Außerdem sei der Verhandlungspartner der Kreisverwaltung Geschäftführer einer GmbH gewesen, über die - wie sich später herausgestellt habe - bereits zu diesem Zeitpunkt das Insolvenzverfahren eröffnet gewesen sei. Das Unternehmen, mit dem die Kreisverwaltung und auch Wolfgang Klaas von der Verbandsgemeinde Bitburg-Land verhandelt hat, war das Solinger Unternehmen BDMC (Business Development Marketing Communication). "BDMC hatte doch nichts weiter zu tun, als zwischen Technik und Kapital zu vermitteln", sagt Temme. "Die Kreisverwaltung wusste ganz genau, dass es um mehr geht als nur um die BDMC." Bei Projekten in dieser Größenordnung würden die dahinter stehenden Investoren, nie "mit eigenem Namen in Erscheinung treten", erklärt der Windparkbetreiber, und er selbst habe mit dem Unternehmen, das über BDMC den Kontakt gesucht habe, eine Stillschweige-Vereinbarung.
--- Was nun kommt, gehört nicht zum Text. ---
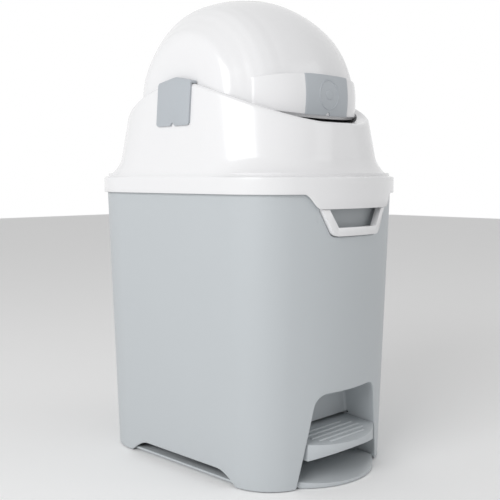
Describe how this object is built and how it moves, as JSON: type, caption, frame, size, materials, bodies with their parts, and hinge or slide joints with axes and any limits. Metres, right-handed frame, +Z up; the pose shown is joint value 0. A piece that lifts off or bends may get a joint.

Wer der große Unbekannte ist, wissen also nur wenige, und nach Aussage von Pressesprecher Müller habe es seitens des Investorenvertreters auch keinerlei konkrete Angaben dazu gegeben. "Aus dem Verhalten von Herrn Temme und des von ihm benannten Investors kann man nur den Schluss ziehen, dass der Hinweis auf Investitionen und Arbeitsplätze deshalb erfolgte, um im Vorfeld einer gerichtlichen Entscheidung in der Streitsache Fotovoltaik-Anlage Druck gegenüber der Genehmigungsbehörde aufzubauen", sagt Müller. "Es geht um viel mehr, als die Behörden jetzt preisgeben", meint hingegen der Trierer Unternehmer, der von einer "Allianz der Untätigen und der Verhinderer" spricht. Lediglich die Verbandsgemeinde Bitburg-Land und das Bundespräsidialamt hätten sich bemüht. "Herr Temme hat uns lediglich über sein Vorhaben informiert", relativiert Wolfgang Lackner vom Bundespräsidialamt in Berlin. "Es gab kein Einmischen oder Interessensverfolgungen seitens des Bundespräsidenten."